# Whole Hog Skinlees or skin on



## wazzuqer (May 7, 2015)

Gonna do a whole hog 125# on the pit for the kids graduation party.  Wondering what's better skin on or off? The butcher says skin off is better but he will process it either way.  Was wondering if anybody has tried them both ways? This is my 1 st pig and I'm excited AND scared to death at the same time. We are gonna inject it and cook it on a big propane BBQ without a rotisserie. Thanks for the help...


----------



## tropics (May 8, 2015)

wazzuqer said:


> Gonna do a whole hog 125# on the pit for the kids graduation party. Wondering what's better skin on or off? The butcher says skin off is better but he will process it either way. Was wondering if anybody has tried them both ways? This is my 1 st pig and I'm excited AND scared to death at the same time. We are gonna inject it and cook it on a big propane BBQ without a rotisserie. Thanks for the help...

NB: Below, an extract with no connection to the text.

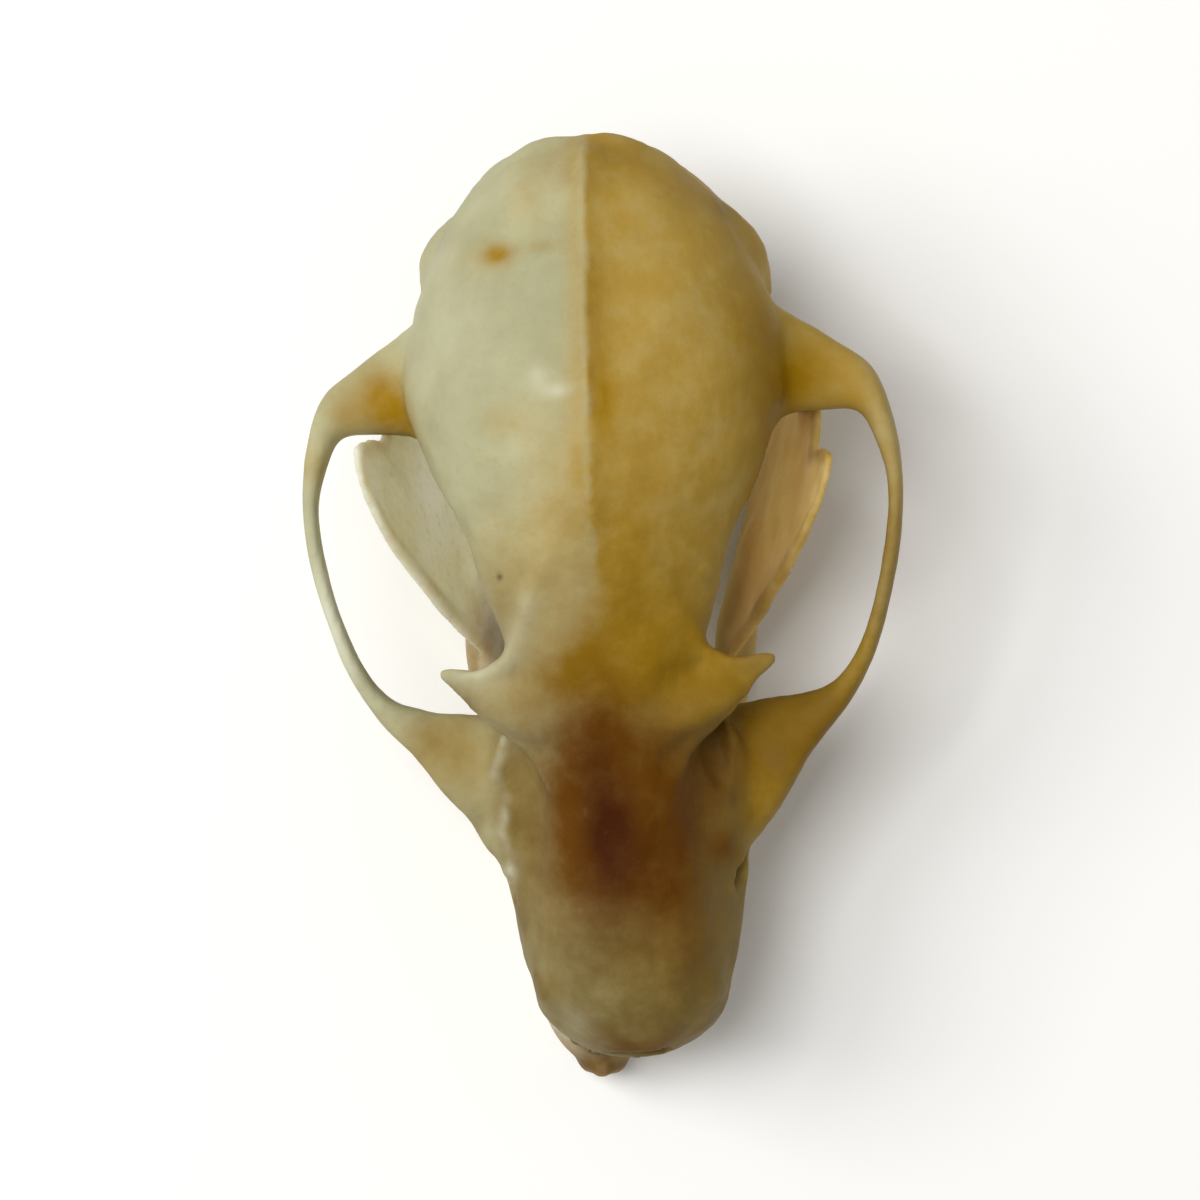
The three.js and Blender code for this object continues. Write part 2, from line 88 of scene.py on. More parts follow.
# Powers of the sine and cosine in the cranium's section, where it is round and where it is square, the
# shares of its height between which it changes its width, and the share of height left at its round ends.
ROOF_POWERS = (0.98, 0.72)
FLOOR_POWERS = (0.7, 0.72)
SIDE_POWERS = (0.92, 0.7)
WIDTH_CHANGE = (0.3, 0.8)
END_HEIGHT = 0.5

# The power that draws the oval section of a flat bone towards a square.
SQUARISH = 0.8

# Flat bones by their two edges seen from above, the height of their middle and their half depth.
CHEEK_ARCH = np.array([
    # outer x, outer y, inner x, inner y, z, up
    (5.4, 10.4, 5.2, 5.8, 3.9, 1.3),
    (6.6, 9.6, 6.4, 6.1, 3.95, 1.05),
    (8.1, 8.55, 7.9, 6.2, 4.05, 0.85),
    (9.35, 7.55, 8.8, 6.1, 4.2, 0.8),
    (9.97, 5.8, 9.3, 5.2, 4.4, 0.8),
    (10.18, 3.8, 9.66, 3.8, 4.5, 0.7),
    (10.05, 2, 9.55, 2.1, 4.5, 0.6),
    (9.62, 0, 9.12, 0.15, 4.3, 0.6),
    (8.97, -2, 8.46, -1.7, 3.85, 0.65),
    (8.1, -3.55, 7.6, -2.85, 3.35, 0.7),
    (6.9, -5, 6.5, -3.3, 2.95, 0.8),
    (5.7, -6.6, 5.4, -3.45, 2.6, 0.9),
    (4.5, -8.3, 4.2, -3.6, 2.35, 1),
    (3, -9, 3, -3.8, 2.3, 1),
])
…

The skin will be eaten by some,and if you have a flare up it will keep from ruining the meat.


----------



## daveomak (May 8, 2015)

I've done a whole hog....  Skin was on....  It keeps the fat next to the meat and moist and juicy....     It was AWESOME....   Then you can put the skin back on the heat for cracklins...    Flare ups are normal....   keep a water spray handy to put the fires out....   I would use a new weed sprayer for fire control....   Pig fat fires are very hot and burn fast...  melt more fat and add to the fire...    low and slow is best....


----------



## sota d (May 8, 2015)

Never done a pig, but would love to see a qview! If you do a real time post of your smoke, you can get some valuble real time advice when you need it. Good luck, David.


----------



## wazzuqer (May 12, 2015)

The more I think about it, the more I think i am gonna do a skin  on the pig...


----------



## daveomak (May 13, 2015)

Good idea.... Keeps the fat in....   adds flavor.....  you can make chichirones on the fire after it's all done.....


----------



## wazzuqer (Jun 3, 2015)

*












image.jpg



 wazzuqer
 Jun 3, 2015





*.  

Got a sneek peek at the oinker 115 lbs dressed ...


----------



## tropics (Jun 3, 2015)

wazzuqer said:


> *
> 
> 
> 
> ...


Slap him on the Butt and get to cooking


----------



## wazzuqer (Jun 3, 2015)

Not hitting the coals till Friday AM, butcher gonna inject it tomarrow.  Anybody got a secret mop sauce? Was thinking about using a Rum Wash that I use on pork butts...3 parts apple juice 1 part rum...


----------



## woundedyak (Jun 3, 2015)

That's a big boy! Definitely leave the skin on and keep it "mopped." Have the cooler filled cause it's going to be a long night. Have fun and post results


----------



## robcava (Jun 3, 2015)

Nice! Thats going to be a feast) The skin is my favorite part when it gets nice and crispy with charred spots.


----------



## wazzuqer (Jun 5, 2015)

image.jpg



__ wazzuqer
__ Jun 5, 2015






Game Time, humming along at 325...


----------



## h2so4ca (Jun 5, 2015)

I've done a few whole hogs and I like to do them skin on and I cook them on there back in a more butterflied configuration.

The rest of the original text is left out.